= Christopher Ventris =

British tenor (born 1965)

Christopher Ventris, is a British tenor. He is particularly known for his role as Parsifal which he has performed over 100 times including performances at the Bayreuth Festival during the 2008, 2009, and 2010 Festival seasons.

Ventris studied at the Royal Academy of Music, studying with Joy Mammen. He appeared there in the title-role of Orpheus in the Underworld, where one critic, though commenting that "North-country speech and standard pronunciation in song do not go well together in operetta", otherwise found "Ventris was a true-voiced and likeable Orpheus".

After college he joined Glyndebourne Festival Opera winning the GTO Singers and John Christie awards. He went on to sing with other British companies, including Opera North and English National Opera. He sang the part of Robert Lonle in the first performance of Robert Saxton's Caritas and the combined role of Walter, Hugo and the old woman in the first performance of Judith Weir's opera Blond Eckbert. He was the 2007 recipient of the Maria Callas Debut Artist of the Year Award, presented annually by Dallas Opera to the singer who makes the biggest impact on voting patrons in his or her company debut, for the role of Lohengrin.

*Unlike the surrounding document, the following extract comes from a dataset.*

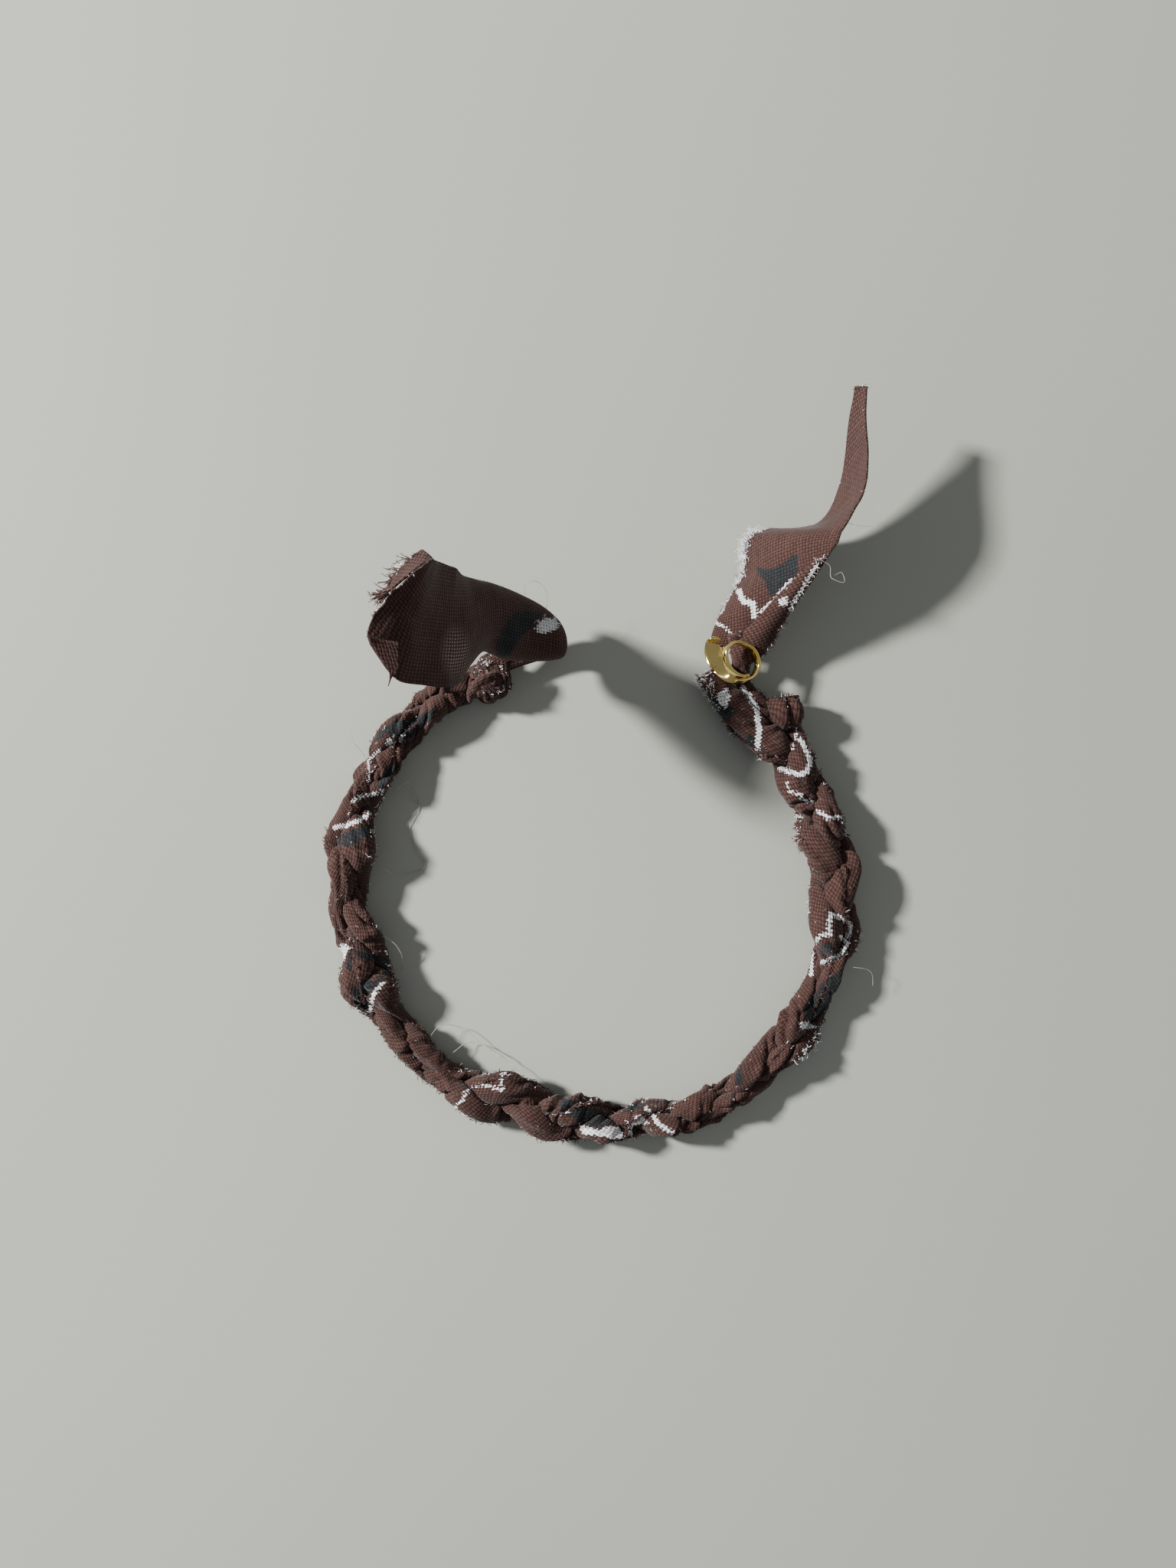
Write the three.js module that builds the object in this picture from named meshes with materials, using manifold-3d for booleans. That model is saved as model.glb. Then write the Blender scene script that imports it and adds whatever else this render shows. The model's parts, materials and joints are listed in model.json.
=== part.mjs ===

Ventris' engagements include productions at the Vienna State Opera, the San Francisco Opera, the Royal Opera, London, the Teatro di San Carlo, Naples, La Fenice, Venice, La Scala, Milan, the Glyndebourne Festival, the Grand Théâtre de Genève in Geneva and the Bavarian State Opera.

== Roles ==
Ventris's roles include:
- The title roles in Parsifal, Lohengrin, Tannhäuser and Peter Grimes
- Siegmund in Die Walküre
- Erik in Der fliegende Holländer
- Max in Der Freischütz
- Sergej in Lady Macbeth of Mtsensk
- Laca in Jenůfa
- Janek in The Makropulos Affair
- Florestan in Fidelio
- Manolios in The Greek Passion
- Lensky in Eugene Onegin
- Grigory (the False Dmitriy) in Boris Godunov
- Jenik in The Bartered Bride
- Prince in The Love of Three Oranges
- Jack in The Midsummer Marriage
- Paris in King Priam
- Clemente in Hans Werner Henze's Venus und Adonis
- Officer in Cardillac

== Selected recordings ==
- Wagner: Parsifal (Christopher Ventris, Thomas Hampson, Waltraud Meier, Matti Salminen; Berlin Opera Orchestra and Chorus, conductor: Kent Nagano. (DVD - 2005) Label: BBC / Opus Arte'
- Shostakovich: Lady Macbeth of Mtsensk (Christopher Ventris, Eva-Maria Westbroek, Vladimir Vaneev, Carole Wilson, Ludovit Ludha; Royal Concertgebouw Orchestra, conductor: Mariss Jansons (DVD 2006) Label: BBC / Opus Arte.
- Britten: Peter Grimes (Christopher Ventris, Emily Magee, Liliana Nikiteanu, Alfred Muff; Zurich Opera Orchestra and Chorus, conductor: Franz Welser-Möst (DVD 2007) Label: EMI.